Operating EBITDA is defined as operating income plus depreciation and operating amortization. Free Cash Flow is defined as Operating EBITDA minus net interest expense, maintenance and expansion capital expenditures, change in working capital, taxes paid, and other cash items (net other expenses less proceeds from the disposal of obsolete and/or substantially depleted operating fixed assets that are no longer in operation). Net debt is defined as total debt minus the fair value of cross-currency swaps associated with debt minus cash and cash equivalents. The Consolidated Funded Debt to Operating EBITDA ratio is calculated by dividing Consolidated Funded Debt at the end of the quarter by Operating EBITDA for the last twelve months.
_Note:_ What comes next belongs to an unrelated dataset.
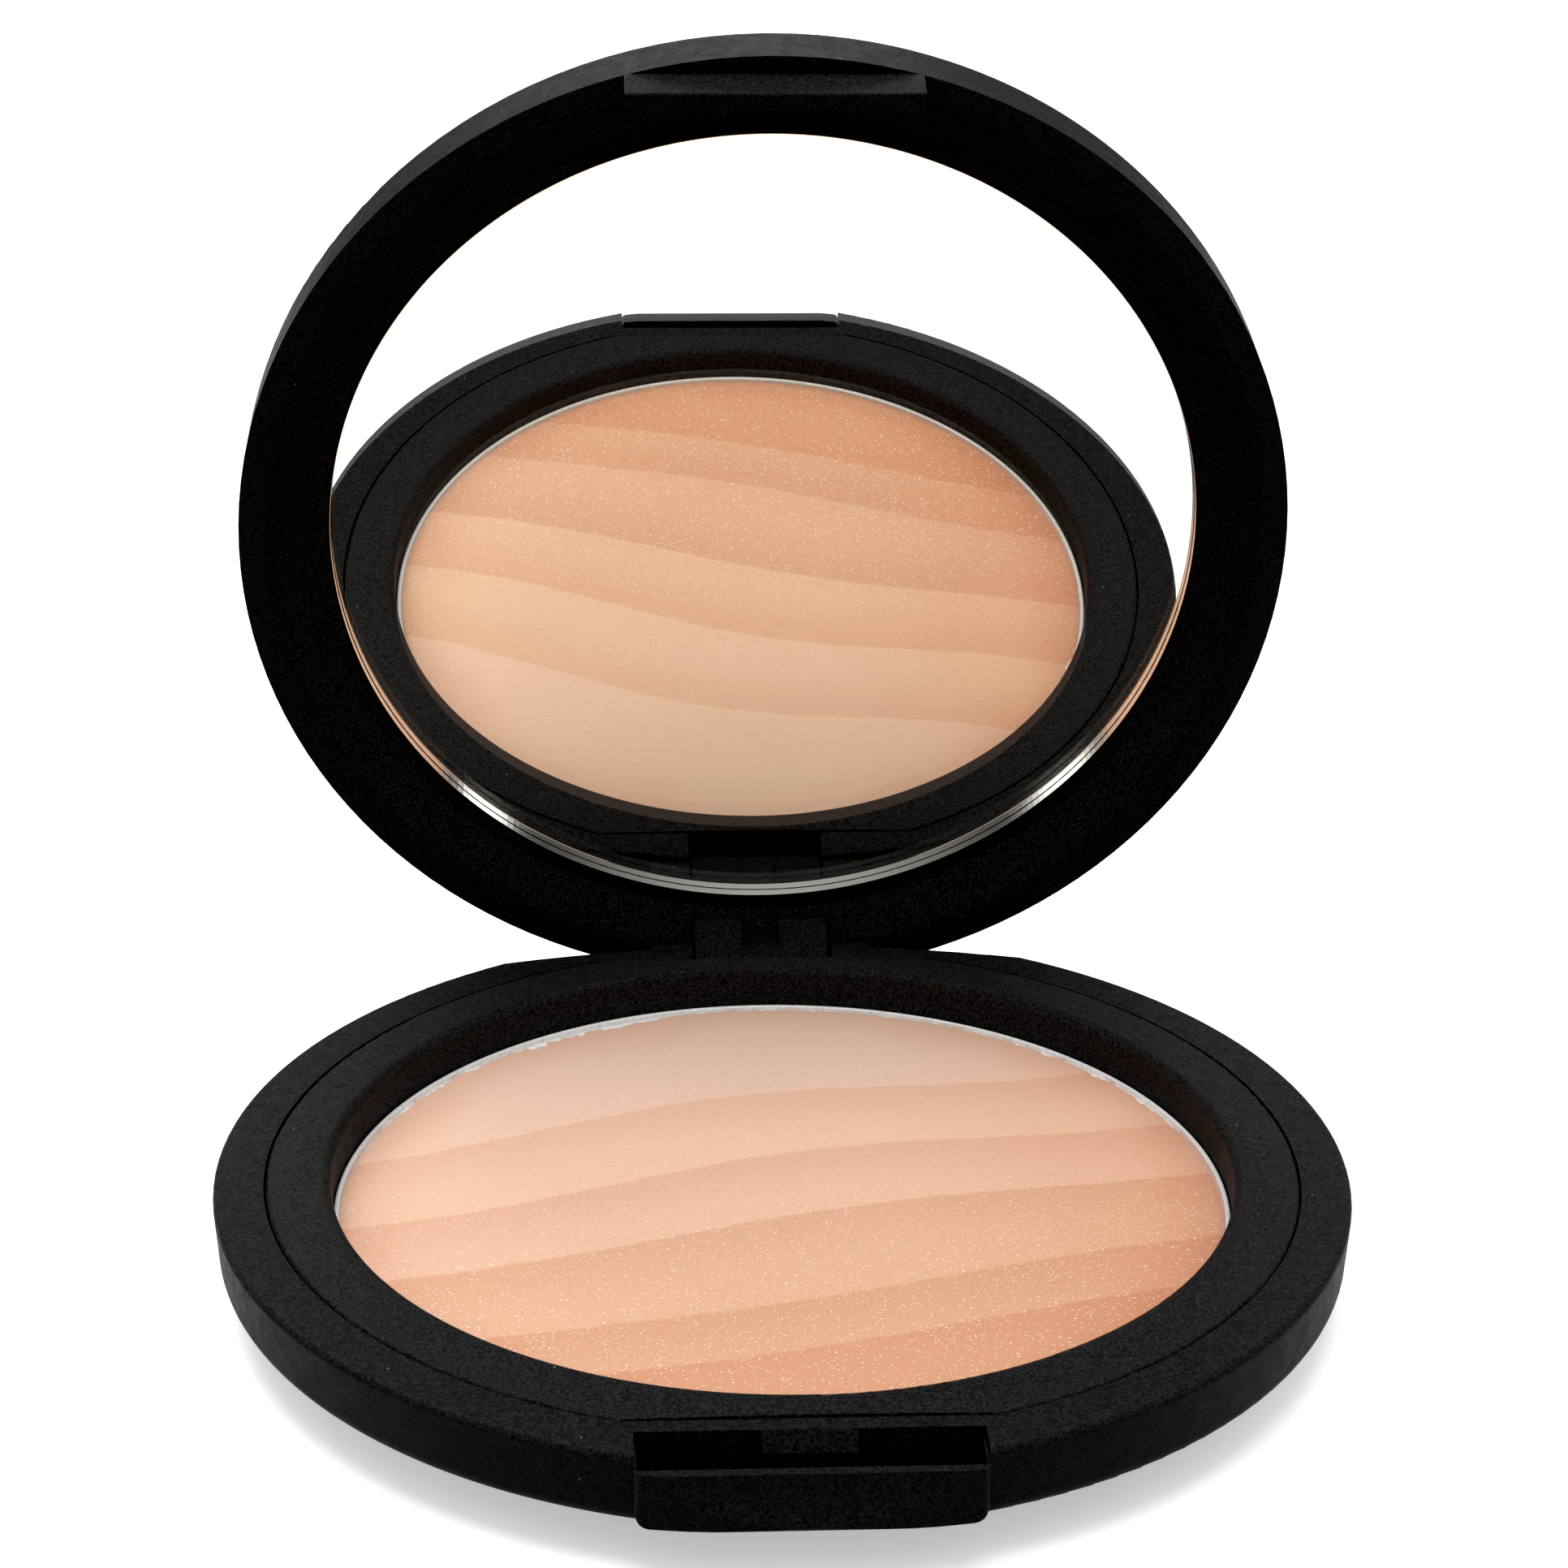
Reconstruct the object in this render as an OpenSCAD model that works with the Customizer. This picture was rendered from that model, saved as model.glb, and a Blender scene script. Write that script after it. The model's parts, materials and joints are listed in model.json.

All of the above items are presented under the guidance of International Financial Reporting Standards as issued by the International Accounting Standards Board. Operating EBITDA and Free Cash Flow (as defined above) are presented herein because CEMEX believes that they are widely accepted as financial indicators of CEMEX's ability to internally fund capital expenditures and service or incur debt. Operating EBITDA and Free Cash Flow should not be considered as indicators of CEMEX's financial performance, as alternatives to cash flow, as measures of liquidity or as being comparable to other similarly titled measures of other companies.